Le rappel historique s’inscrit dans une tradition congolaise où la musique dialogue avec la mémoire politique. Des sociologues de l’université Marien-Ngouabi soulignent que «chanter le rail, c’est questionner la mobilité et le développement». L’artiste participe donc à une réflexion patriotique qui dépasse le simple divertissement.
Pour autant, «Nzéla ya ebendé» ne se veut pas plainte. Le refrain, porté par une guitare highlife, invite à célébrer le chemin parcouru depuis l’indépendance et à imaginer l’extension vers le Nord. Une manière de saluer les efforts institutionnels récents en matière d’intégration territoriale, sans polémique.
Fusion sonore et ambition esthétique
Les critiques parisiens décrivent le morceau comme «une carte postale dansante». Ils notent la justesse vocale de Cedro, moins nasale que sur ses premiers enregistrements, résultat de séances de coaching respiratoire. Le mix final, confié au studio Montmartre Records, confère au titre une clarté exportable.

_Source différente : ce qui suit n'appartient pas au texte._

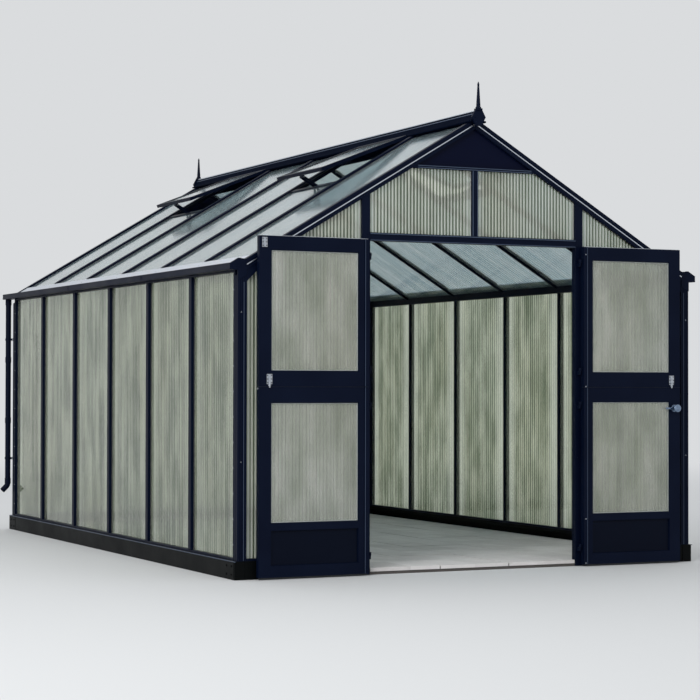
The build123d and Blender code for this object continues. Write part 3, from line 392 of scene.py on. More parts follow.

L’équipe mise sur un clip tourné entre la gare d’Owando et la Petite-Ceinture parisienne pour symboliser l’alliance des horizons. Les prises de vue drones, déjà teasées sur Instagram, montrent un Cedro courant sur les rails, tenors ngoma à la main, comme un passeur de mémoire.
Résonances économiques et sociales
À Brazzaville, les opérateurs culturels saluent l’initiative. Selon Alain Bampilé, directeur du Centre Art-Loango, «mettre en avant le rail, c’est encourager la relance du trafic voyageurs». Les recettes attendues des plates-formes pourraient d’ailleurs contribuer à financer des ateliers musicaux pour les jeunes riverains.
Des économistes rappellent que chaque sortie musicale génère un micro-écosystème : designers, clippeurs, régisseurs, chauffeurs. Le single devrait créer une quinzaine d’emplois temporaires entre Paris et Pointe-Noire, preuve que la culture reste un levier de diversification hors hydrocarbures, complémentaire des grands plans nationaux.
Le succès digital du «challenge de la pelle» – danse mimant la pose de rails – témoigne aussi du potentiel fédérateur du morceau. Diffusé par des influenceurs congolais et ivoiriens, le défi cumule déjà trois millions de vues. Une viralité qui renforce l’image positive du pays.
Perspectives et feuille de route
Le label I.B.N Music France annonce une sortie mondiale en septembre 2025 sur les plateformes légales, avec option vinyle pour les collectionneurs. Un mini-tour est envisagé à Brazzaville, Dolisie et Paris, afin de tester la réception intergénérationnelle et de consolider les partenariats logistiques.
Interrogé sur ses ambitions, Cedro répond sobrement : «Je veux que ma musique traverse les frontières comme le train traverse les provinces.» À court terme, il prépare un EP conceptuel consacré aux grands fleuves d’Afrique centrale, confirmant son intérêt pour les infrastructures et leur charge symbolique.
En attendant, les fans peuvent suivre l’évolution du projet sur TikTok, YouTube et Trace Congo. Chaque extrait publié ajoute un maillon à cette chaîne narrative où culture, histoire et développement s’emboîtent. «La voie est toute tracée», plaisante l’artiste, laissant présager d’autres haltes créatives.